1) THE DIFFERENCE BETWEEN A "MINCHAS MARCHESHES" AND A "MINCHAS MACHAVAS"
QUESTION: The Mishnah says that the Minchas Marcheshes is "Amukah" and is made "Rochashin." The Minchas Machavas is "Tzafah" and is made "Kashin."
RASHI explains that the Minchas Marcheshes is brought in a deep utensil ("Amukah"). The oil collects at the bottom of the utensil and remains even after the Minchah is fried (it moves, "Rochashin," when the Minchah is touched). A Minchas Machavas is baked in a flat pan ("Tzafah"; the bottom of the pan "floats" on nearly the same level as the walls of the pan). The Minchah becomes hard when fried, since the oil goes to the sides of the pan and does not suffuse the Minchah.
The RAMBAM (Hilchos Ma'aseh ha'Korbanos 13:7) explains that the Minchas Marcheshes is a Minchah fried in a deep utensil. Such a Minchah is usually prepared with a soft dough, since the walls of the utensil can hold this type of liquidy dough. The Minchas Machavas is fried in a flat frying pan.
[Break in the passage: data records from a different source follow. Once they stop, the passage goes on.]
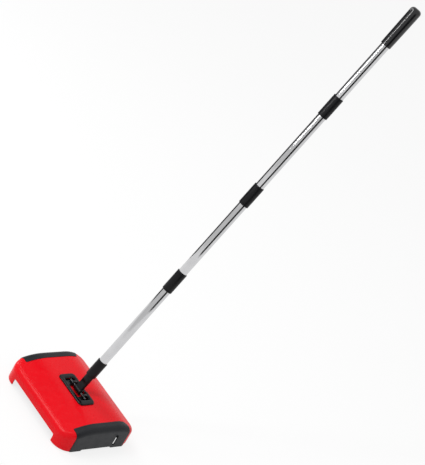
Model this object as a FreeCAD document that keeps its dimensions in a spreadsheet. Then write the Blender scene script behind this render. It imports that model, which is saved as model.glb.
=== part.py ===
import FreeCAD, Part
import math
import os
import re
import Sketcher

# Carpet sweeper. Millimetres. The origin is on the floor under the middle of the body.
# X runs along the body's long side, -Y is the front, +Y the user's side, +Z is up.

SIZES = {
    # body
    "body_length": 268,
    "body_depth": 214,
    "body_height": 63.5,
    "wall": 2.4,
    "skirt_gap": 2.6,
    "front_shoulder": 44,
    "back_shoulder": 46,
    "crown_front": -42,
    "crown_back": 62,
    "crown_front_round": 110,
    "crown_back_round": 55,
    "front_corner": 38,
    "back_corner": 28,
    "rim_round": 12,
    "mouth_half": 92,
    "mouth_height": 21,
    "mouth_reach": 26,
    "back_gap": 8,
    # end caps
    "cap_wrap": 23,
    "cap_front": -77,
    "cap_back": 76,
    "cap_back_rake": 6,
    "cap_corner": 12,
    "cap_proud": 0.8,
    "cap_seam": 0.3,
    "cap_foot_gap": 2,
    "cap_arch_gap": 5.5,
    "cap_arch_front": -44,
    "cap_arch_back": 46,
    "clip_width": 16,
    "clip_front": -18,
    "clip_middle": 11,
    "clip_back": 40,
    "clip_reach": 6,
    "clip_thick": 1.8,
    "snug": 0.05,
    # side frames
    "frame_face": 100,
    "frame_thick": 3,
    "frame_foot": 9,
    "frame_top": 47,
    "frame_half": 97,
    "frame_shoulder": 36,
    "frame_slope": 16,
    "arm_place": 70,
    "arm_width": 12,
    "arm_thick": 3,
    "arm_gap": 2.3,
    "boss_radius": 4,
    "boss_out": 6.5,
    "screw_radius": 1.5,
    "screw_head_radius": 2.9,
    "screw_head_thick": 2,
    # brush
    "brush_height": 26.5,
    "brush_radius": 26,
    "brush_half": 93,
    "core_radius": 11,
    "shaft_radius": 3,
    "shaft_half": 117,
    "running_fit": 0.08,
    "bush_radius": 5.5,
    "bush_flange_radius": 7.5,
    "bush_flange": 1,
    "drum_radius": 16,
    # wheels
    "wheel_radius": 22.5,
    "wheel_width": 11,
    "wheel_face": 105,
    "drive_gap": 0.2,
    "tyre_thick": 4.5,
    "hub_web": 4,
    "hub_rim": 2.4,
    "hub_boss": 5.5,
    "axle_radius": 2.5,
    "axle_boss": 5.5,
    "axle_tail": 2,
    "clip_ring": 5,
    "clip_ring_thick": 1,
    # dust pans
    "pan_hinge_y": 86,
    "pan_hinge_z": 27,
    "pan_wall": 1.6,
    "pan_end": 97,
    "pan_back": 81,
    "pan_top": 44,
    "pan_floor": 5,
    "pan_bevel": 4,
    "pan_ramp_foot": 40,
    "pan_ramp_tip": 29,
    "pan_ramp_rise": 8,
    "pan_side_cut": 4,
    "pan_side_rise": 13,
    "pan_side_back": 10,
    "pan_ear_radius": 5.5,
    "pan_ear_thick": 4,
    "pan_shaft_radius": 3,
    "lip_thick": 1.2,
    "lip_overlap": 3,
    "lip_reach": 3.5,
    # pan release
    "lever_radius": 38,
    "lever_rest": 16,
    "pan_swing": 36,
    "lever_tab": 5,
    "lever_tab_thick": 2.4,
    "lever_tab_out": 3.2,
    "lever_arm_width": 7,
    "crank_throw": 8,
    "crank_radius": 5,
    "crank_face": 121,
    "crank_thick": 2.4,
    "crank_web_half": 3,
    "link_face": 118.6,
    "link_thick": 2,
    "link_half_width": 2.8,
    "link_pin_radius": 1.5,
    "link_play": 0.7,
    "slot_play": 0.5,
    "spring_radius": 4.4,
    "spring_wire": 0.6,
    "spring_turns": 5,
    "spring_pitch": 1.7,
    # edge brushes
    "tuft_block_out": 11,
    "tuft_block_depth": 8,
    "tuft_block_foot": 10,
    "tuft_block_top": 22,
    "tuft_inset": 1,
    "tuft_gap": 0.3,
    # handle pivot
    "pivot_y": 3,
    "pivot_z": 64,
    "bezel_length": 104,
    "bezel_width": 47,
    "bezel_y": -2,
    "bezel_rise": 4,
    "bezel_corner": 10,
    "bezel_bevel": 2.2,
    "window_half": 38,
    "window_front": 15,
    "window_back": 14,
    "window_margin": 2,
    "rear_slot_half": 12.5,
    "well_floor": 55.8,
    "well_wall": 2,
    "ear_near": 20,
    "ear_thick": 6,
    "ear_front": 5,
    "ear_top": 68.4,
    "ear_foot": 57.5,
    "pin_radius": 2.5,
    "pin_half": 34,
    "pin_clip_radius": 4.2,
    "pin_clip_thick": 1,
    "bezel_screw_x": 45,
    "bezel_screw_y": 17.5,
    "knuckle_barrel": 7,
    "knuckle_half": 12,
    "paddle_half_width": 10.25,
    "paddle_half_thick": 5,
    "paddle_end": 30,
    "arm_round": 10.25,
    "arm_root": 4,
    "arm_swell": 6,
    # handle, measured up from the pivot
    "lean": 72,
    "sleeve_foot": 46,
    "sleeve_top": 92,
    "sleeve_radius": 12.75,
    "tube_radius": 11,
    "tube_wall": 0.9,
    "tube_fit": 0.03,
    "spigot_play": 0.15,
    "spigot_end": 80,
    "first_joint": 350.8,
    "joint_pitch": 269.4,
    "joint_length": 57,
    "joint_web": 6,
    "joint_bevel": 1,
    "grip_foot": 1072,
    "grip_top": 1178,
    "grip_radius": 14,
    "grip_dome": 9,
    "grip_cap": 8,
}

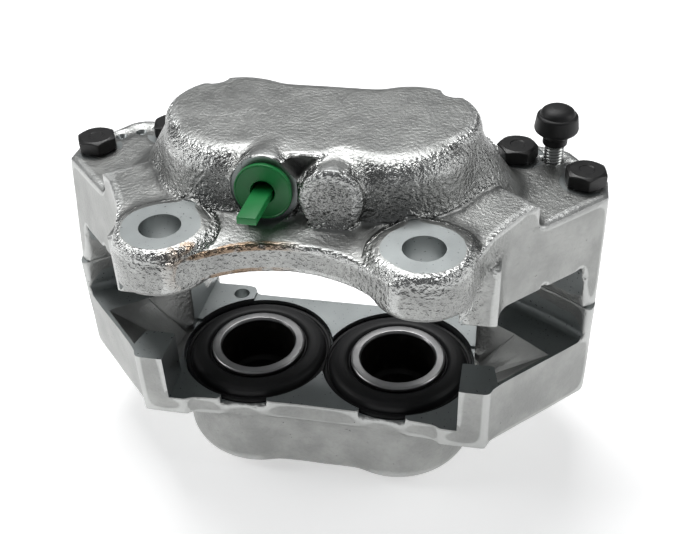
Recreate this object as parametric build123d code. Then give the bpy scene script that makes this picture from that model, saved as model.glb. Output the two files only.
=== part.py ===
from build123d import *
import os

# Fixed four-piston brake caliper. Millimetres.
# Origin: midway between the two mounting holes, on their spot-face plane.
# +Z runs along the pistons towards the knuckle side, +Y away from the axle, +X along the caliper.

# ---- driving dimensions -------------------------------------------------------------------------
MOUNT_SPACING = 88.9        # between the mounting holes
MOUNT_HOLE_R = 7.2
SPOT_FACE_R = 13.6
LUG_R = 17.3
LUG_TOP_Z = 0.5
LUG_BOTTOM_Z = -20.1
LUG_PLATE_Z = -3.0          # lug plate, a step above the bolt plate
LUG_PLATE_BOTTOM_Z = -14.4
ARCH_R = 48.2               # hollow between the lugs
ARCH_Y = -49.2

PISTON_PITCH = 59.2
PISTON_Y = 43.4             # piston axes above the mounting holes
PISTON_R = 20.64            # 1 5/8 inch pistons
PISTON_LENGTH = 28.0
NOSE_R = 19.4
CUP_R = 15.2
CUP_DEPTH = 22.5
BORE_GAP = 0.04             # running clearance, radial
SEAL_R = 23.9
SEAL_WIDTH = 3.2
SEAL_T = 9.0                # seal groove below the piston nose plane
CHAMBER_DEPTH = 1.2

RECESS_R = 31.4             # recess for the boot flange
RECESS_DEPTH = 4.2
BOOT_R = 30.9
BOOT_HALF_GAP = 0.15        # neighbouring boot flanges are flattened where they meet
BOOT_LIP_R = 18.5

SPLIT_Z = -54.7             # joint face between the halves
SLOT_MID_Z = -52.6          # middle of the disc slot
FACE_H = 33.6               # piston nose plane, from the slot's middle
LEDGE_H = 36.4              # pad ledge
TAB_H = 35.2                # pad pin tabs, just proud of the ledge
POST_H = 16.15              # pad posts and shoulders, so the disc slot is 32.3 wide
DISC_CLEAR_R = 167.7        # turned clearance for the disc
DISC_CORNER_R = 3.0
DISC_AXIS_Y = -87.8

PAD_HALF = 57.25            # half the pad width between the posts
POST_OUTER = 69.3
POST_BACK_Y = 23.7
FRONT_Y = 7.9               # front edge of the pad ledge
FRONT_WAIST_Y = 12.3
BACK_Y = 77.8
SIDE_X = 105.0              # half length of the caliper
DIAGONAL = 57.7             # x - y along the diagonal side walls
WALL_DRAFT = 0.207          # how much x - y shrinks per mm up the inboard side walls

PLATE_TOP_Z = -11.9         # bolt plate
REAR_SEAT_Z = -12.6
FLANGE_Z = -97.9            # underside of the outboard flange
BULGE_TOP_Z = 18.5          # top of the inboard cylinder block
BULGE_BOTTOM_Z = -131.5     # bottom of the outboard cylinder block

FRONT_BOLT = (96.4, 67.2)
REAR_BOLT = (70.4, 84.2)
BLEED = (84.3, 83.8)
DIMPLE = (91.2, 78.8)
TRANSFER = (83.0, 70.0)     # fluid transfer port in the joint face
PAD_PIN = (46.1, 75.9)
PAD_PIN_R = 3.45
PIN_SEAT_R = 4.6
PIN_SEAT_Z = -4.0           # spot face for the pin heads behind the cylinder block
BOLT_R = 4.76               # 3/8 inch
BOLT_CLEAR_R = 5.1
BOLT_HEAD_AF = 14.3
BOLT_HEAD_H = 5.9
BOLT_END_Z = -90.0
FRONT_SPOT_R = 9.6          # spot faces under the bolt heads
REAR_SPOT_R = 10.8
DIMPLE_R = 5.0
BLIND_DIMPLE_R = 5.4        # where the other hand of caliper has its bleed screw
DIMPLE_CENTRE = 3.0         # sphere centre above the bolt plate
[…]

Such a Minchah is usually made with a hard dough, so that the dough will not seep out over the sides of the pan.
According to Rashi, whether a Minchah is a Marcheshes or a Machavas is determined by the form of the final product. If it has a lot of oil in it, it is a Marcheshes, and if the oil is not noticeable, it is a Machavas. According to the Rambam, the type of Minchah is determined by what type of utensil is used to prepare the Minchah. Why does the Rambam not learn like Rashi?
(a) The HAR HA'MORIYAH explains that the Rambam does not learn like Rashi because there should be no reason to use different types of utensils if the only difference between the Marcheshes and the Machavas is how much oil is used in each. The same type of utensil (such as a deep pan) should be used for both; in order to make a Marcheshes, one should merely extinguish the flame before the oil burns out, and in order to make a Machavas, one should leave the flame burning until the oil burns out. The Rambam therefore learns that it is the utensil that determines what type of Minchah it will be.
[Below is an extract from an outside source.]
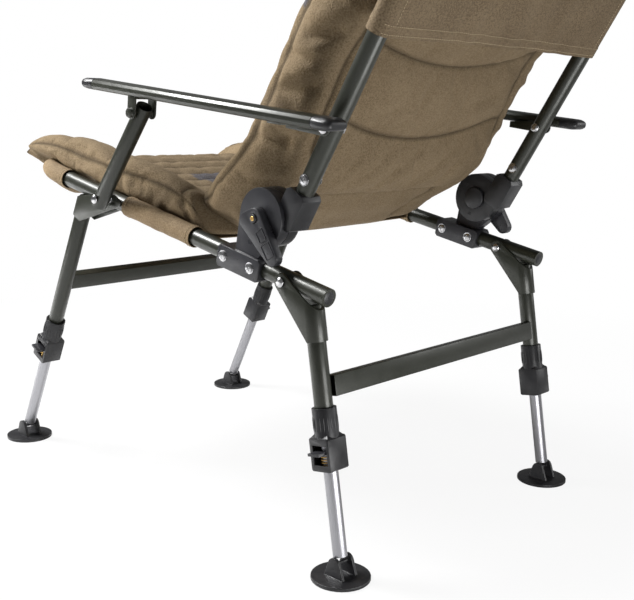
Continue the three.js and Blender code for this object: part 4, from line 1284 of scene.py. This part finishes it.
    def blow_up(self, piece: Piece, pinned: Array) -> None:
        """Lets cloth swell between the seams, no further than the cap."""
        scene, before = bpy.context.scene, self.vectors(piece, "co") / MM
        group = piece.vertex_groups.new(name="sewn")
        for level in range(1, 11):
            chosen = np.nonzero(np.round(pinned * 10) == level)[0]
            if len(chosen):
                group.add(chosen.tolist(), level / 10, "REPLACE")
        cloth = piece.modifiers.new("cloth", "CLOTH").settings
        for key, value in {
                "quality": 4, "mass": 0.3, "tension_stiffness": 14, "compression_stiffness": 14,
                "shear_stiffness": 5, "bending_stiffness": 0.4, "use_pressure": True,
                "uniform_pressure_force": self.pressure, "shrink_min": -0.02,
                "vertex_group_mass": group.name, "pin_stiffness": 1.0}.items():
            setattr(cloth, key, value)
        cloth.effector_weights.gravity = 0
        for step in range(1, self.frames + 1):
            scene.frame_set(step)
        after = self.vectors(evaluated(piece), "co") / MM
        piece.modifiers.clear()
        piece.vertex_groups.clear()
        scene.frame_set(1)
        length = np.linalg.norm(after - before, axis=1, keepdims=True)
        limited = (after - before) * np.minimum(1.0, self.cap / np.maximum(length, 1e-9))
        log.info("%s swelled by %.1f mm at most, %.1f mm kept", self.name, length.max(), self.cap)
        self.move(piece, before + limited)

    def wrinkle(self, piece: Piece, seam: Array, above: Array, across: Array,
                through: Array) -> None:
        """Adds broad folds, and puckers that die away from the seams."""
        points = self.vectors(piece, "co") / MM
        broad = self.folds(points, across, through) * (1 - np.exp(-seam / self.rim_length))
        fine = cloud(points, (self.fine_grain,) * 3, 9.7) * self.fine_height
        pucker = cloud(points, self.pucker_grain, 5.3) * self.pucker_height
        pucker = pucker * np.exp(-above / self.pucker_reach) * (1 - np.exp(-seam / self.pin_width))
        height = broad + fine + pucker
        self.raised(piece, points, height * (1 - 0.9 * self.held(through)))


@dataclass
class SeatCushion(Cushion):
    """Seat half of the mattress, with raised edges and channels across it."""

    bottom_half: float = 227.0
    top_half: float = 236.0
    side_half: float = 245.0
    rim: float = 66.0
    hollow: float = 26.0
    seat: SeatFrame = field(default_factory=SeatFrame)
    channel_runs: tuple[float, ...] = (715.0, 674.0, 632.0, 590.0, 548.0, 506.0, 464.0, 422.0,
                                       380.0, 338.0)
    notches: tuple[int, ...] = (9,)
    small_notches: tuple[int, ...] = (2, 5)
    roll: float = 7.0
    roll_width: float = 20.0
    droop: float = 22.0
    droop_x: tuple[float, float] = (90.0, 200.0)
    droop_runs: tuple[float, float] = (430.0, 620.0)
    sag: float = 4.0
    front_runs: tuple[float, float] = (585.0, 722.5)
    seam_up: float = 0.62
    seam_rise: float = 0.2
    over_levels: tuple[float, float] = (12.0, 24.0)
    over_runs: tuple[float, float] = (380.0, 470.0)
    channel_half: float = 216.0
    runs: Array = field(init=False)
    panel_half: float = 122.0
    panel_front: float = 466.0
    creases: Rows = (
        (300, 14, 334, 46, 5, 6), (372, 10, 338, 44, 4, 6), (452, 12, 472, 44, 4, 7),
        (560, 6, 612, 34, 4, 7), (640, 14, 700, 24, 3, 6), (500, 12, 420, 34, 3, 8))

    def key_table(self) -> tuple[Array, list[float]]:
        """Row seams by their run on the upper face."""
        return table_at(self.rows, SHARES)[:, 2], list(self.channel_runs)

    def drop(self, x: Array, run: Array) -> Array:
        """How far the sling lies below its edges."""
        sag = self.sag * (1 - (x / self.top_half) ** 2)
        return sag + (self.seat.dip_at(x) - sag) * smooth(run, *self.front_runs)

    def place(self, rows: Array, share: Array, across: Array, through: Array) -> Array:
        """Points of the seat's skin."""
        low_run, low_level, high_run, high_level = rows.T
        seam_up = self.seam_up + self.seam_rise * smooth(share, 0.35, 0.95)
        up = np.interp(through, [-1, self.piping, 1], [0, 1, 2])
        up = np.where(up < 1, up * seam_up, seam_up + (up - 1) * (1 - seam_up))
        run = low_run + (high_run - low_run) * up
        level = low_level + (high_level - low_level) * up
        over = smooth(level, *self.over_levels) * smooth(high_run, *self.over_runs)
        half = self.bottom_half + (self.top_half - self.bottom_half) * up
        x = across * (half + (self.side_half - half) * over)
        inward = smooth(self.top_half - np.abs(x), 0.0, self.rim)
        rise = -self.hollow * np.sin(math.pi * share) * inward - self.drop(x, high_run)
        inside = self.top_half - self.roll_width - np.abs(x)
        ridge = np.exp(-(inside / self.roll_width) ** 2) * self.roll
        sunk = self.droop * smooth(-x, *self.droop_x) * smooth(high_run, *self.droop_runs)
        out = (rise + ridge * smooth(share, 0.03, 0.16) - sunk) * np.maximum(through, 0)
        out = out - self.drop(x, low_run) * np.maximum(-through, 0)
        self.runs, self.x = run, x
        return RAIL.at(x, -run, level + out)

    def row_mask(self, seam: int, across: Array, through: Array) -> Array:
        """Channels cross the upper face, and some notch the rolled edge."""
        inner = smooth(through, 0.55, 0.8) * smooth(self.channel_half - np.abs(self.x), 0, 26)
        if seam in self.notches:
            return smooth(through, -0.3, 0.1)
        if seam in self.small_notches:
            return np.maximum(inner, 0.94 * smooth(through, 0.0, 0.2))
        return inner

    def held(self, through: Array) -> Array:
        """The underside rests on the sling."""
        return smooth(-through, 0.75, 0.98)

    def panel(self, through: Array) -> Array:
        """Dark panel in the rear middle of the top."""
        inside = (np.abs(self.x) < self.panel_half) & (through > 0.4)
        return inside & (self.runs < self.panel_front)

    def folds(self, points: Array, across: Array, through: Array) -> Array:
        """Slanted folds on the side panels."""
        side = smooth(np.abs(across), 0.93, 0.99) * smooth(0.5 - through, 0, 0.4)
        along, level = RAIL.measures(points)
        folded = creased(-along, level, self.creases)
        return (cloud(points, (90.0, 45.0, 60.0), 3.1) * 2.0 + folded) * side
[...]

(b) From the Rambam's words in Perush ha'Mishnayos, it seems that the Rambam's source is the Gemara itself. Following his explanation of the difference between a Marcheshes and a Machavas, the Rambam writes that "this is the reasoning of the Gemara, which differentiates between them based on their utensils, as I have described." The Rambam refers to the Beraisa cited here, in which Beis Shamai and Beis Hillel disagree about a case in which a person makes an oath to donate a "Marcheshes." Beis Shamai says that there is a doubt about whether the word "Marcheshes" refers to the utensil in which the Minchah is made, or whether it refers to the manner in which the Minchah is made. Beis Hillel says that it refers to the utensil in which the Minchah is made.
According to the Rambam, Beis Shamai is in doubt not merely about what the word "Marcheshes" refers to (as Rashi explains his doubt), but about what determines whether the Minchah is a Marcheshes (the utensil in which it is made, or the manner in which it is made). Since the Halachah follows the view of Beis Hillel, who says that the word "Marcheshes" refers to the utensil, the Rambam explains that it is the type of utensil that determines whether the Minchah is a Marcheshes or a Machavas.
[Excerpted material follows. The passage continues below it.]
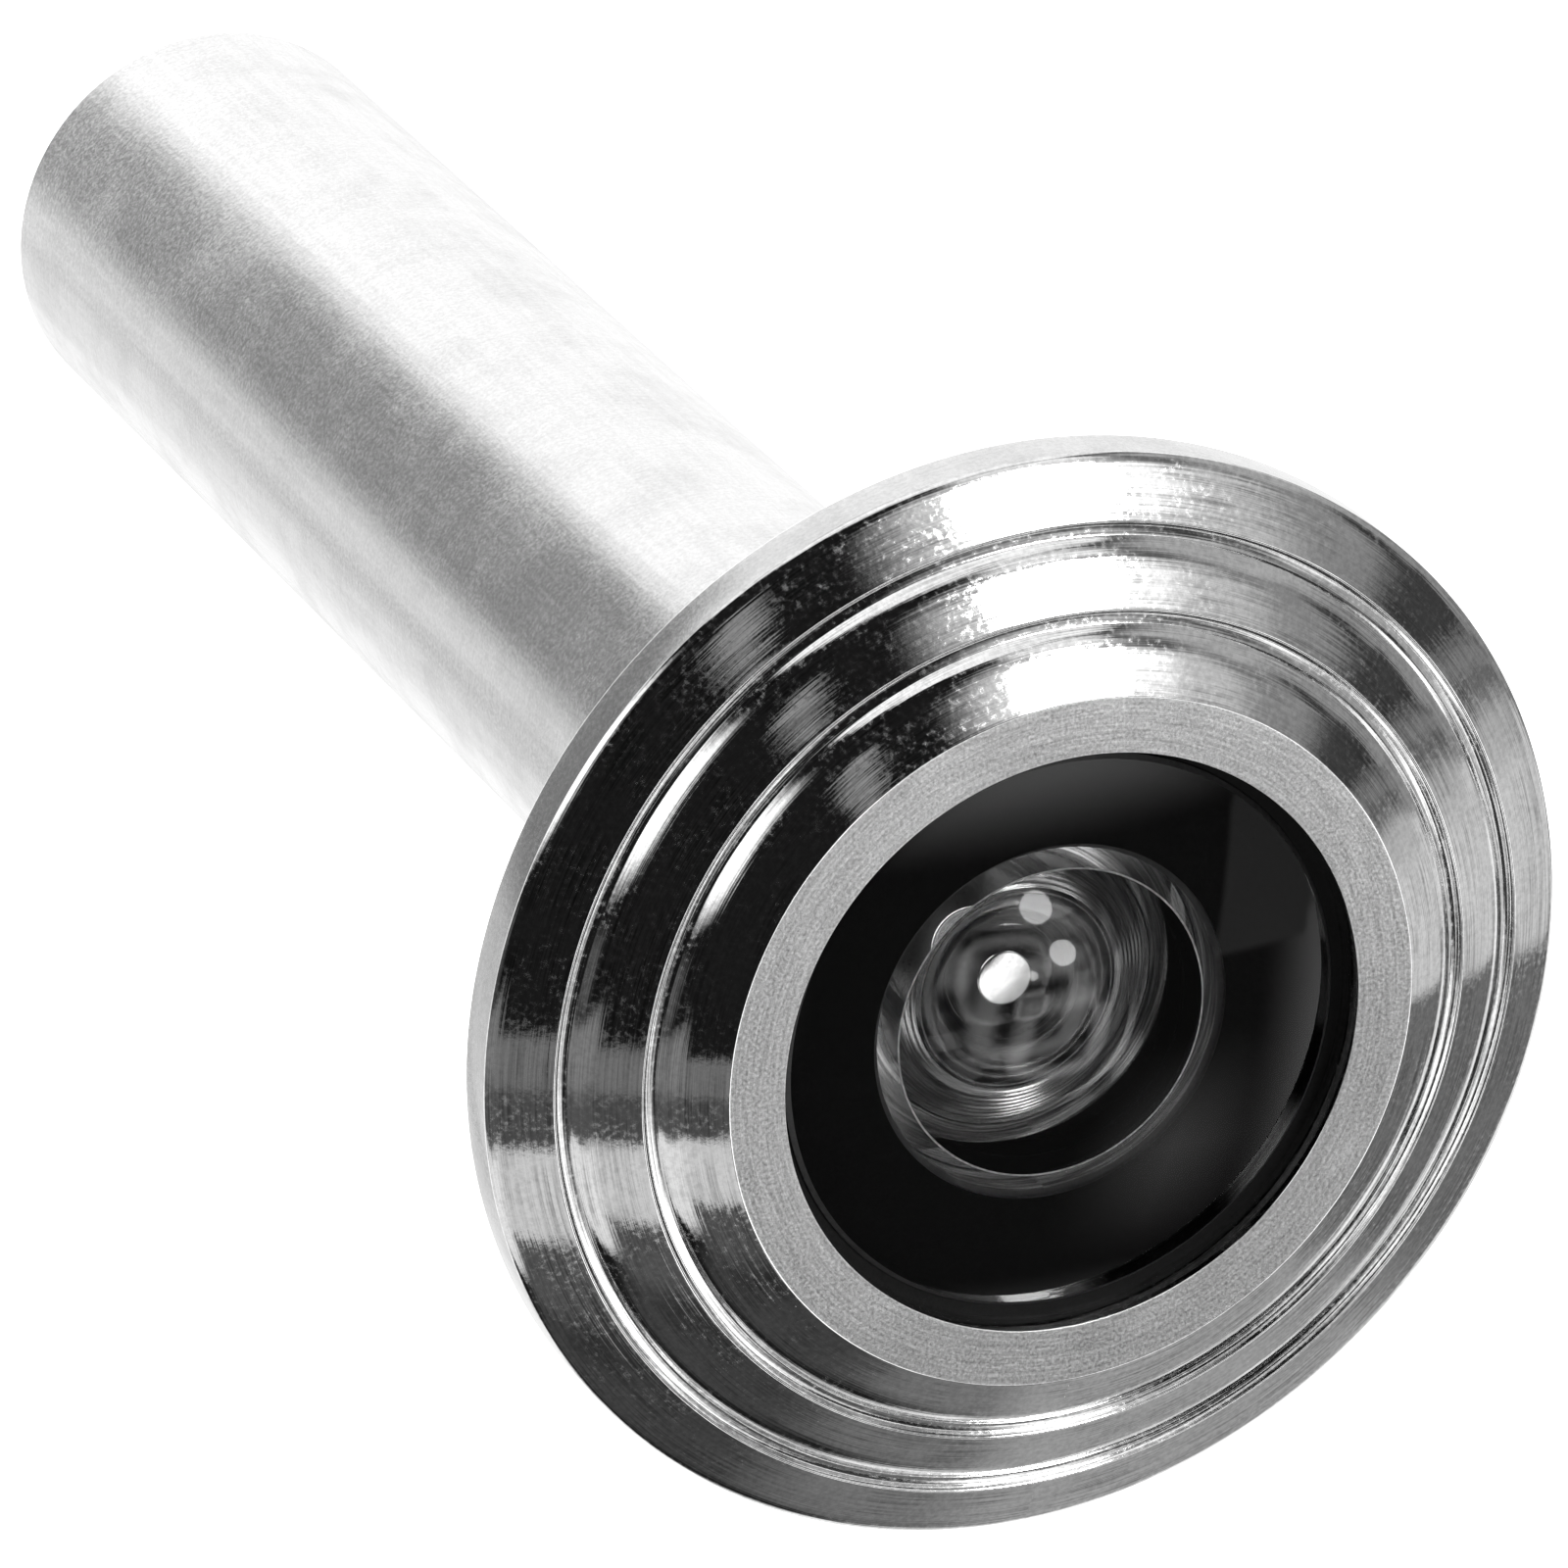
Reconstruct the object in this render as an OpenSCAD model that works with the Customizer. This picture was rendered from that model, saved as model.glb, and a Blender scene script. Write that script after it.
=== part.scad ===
// Door viewer, outside half with its eyepiece tube screwed in.
// Everything is turned about one axis. The axis runs along +Y, from the street side to the room
// side, and y = 0 is the back of the flange, where it sits on the door.

/* [Flange] */
// Outer diameter of the stepped flange
flange_d = 35.5; // [34:0.5:38]
// Thickness of the flange from its front face to its seat
flange_t = 5.0; // [4.8:0.1:5.6]
// Diameter of the flat ring around the lens
face_d = 22.5; // [22:0.1:23]
// Diameter of the opening that shows the front lens
opening_d = 18.9; // [18.6:0.1:19.2]
// Slope of the three cones, measured from the face
cone_deg = 29; // [27:0.5:30]
// Diameter of the first crest
crest_1_d = 27.1; // [26.9:0.1:27.3]
// Diameter of the second crest
crest_2_d = 31.8; // [31.6:0.1:32]
// Radius of the hollow cove in front of each crest
cove_r = 0.5; // [0.45:0.01:0.6]
// Chamfer at the back edge of the rim
rim_chamfer = 0.15; // [0.1:0.05:0.3]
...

(According to the Rambam's understanding, Beis Shamai's words may be interpreted as follows. Beis Shamai rules that when a person says, "Harei Alai Marcheshes," it is "left until Eliyahu comes" to clarify what the person must bring. Rashi explains that the doubt is whether the person meant to make a Neder to bring a utensil called "Marcheshes," or whether he meant to make a Neder to bring a Minchah offering. Tosfos asks that if the doubt is as Rashi explains, then the person should simply bring both! The Rambam may have a different way of learning the Gemara, according to which the question of Tosfos does not apply. According to the Rambam, Beis Shamai's doubt is whether the type of Minchah is determined by the utensil in which it is prepared, or by the manner in which it is prepared. Perhaps when the Torah says "Marcheshes" it means that the Minchah must be prepared in a deep pan, but that the oil should be burned out by leaving the fire on for a long time. On the other hand, perhaps the Torah means that the oil should be left in the Minchah (so that it will be "Rochashin"), but it does not necessarily need to be prepared in a deep pan. Since there is a doubt about what type of Minchah to bring, one must wait until Eliyahu comes to clarify the matter, since one cannot simply bring both types out of doubt, since one of them might not be a Minchah at all and will be Chulin ba'Azarah. See also SEFAS EMES.) (Mordechai Zvi Dicker)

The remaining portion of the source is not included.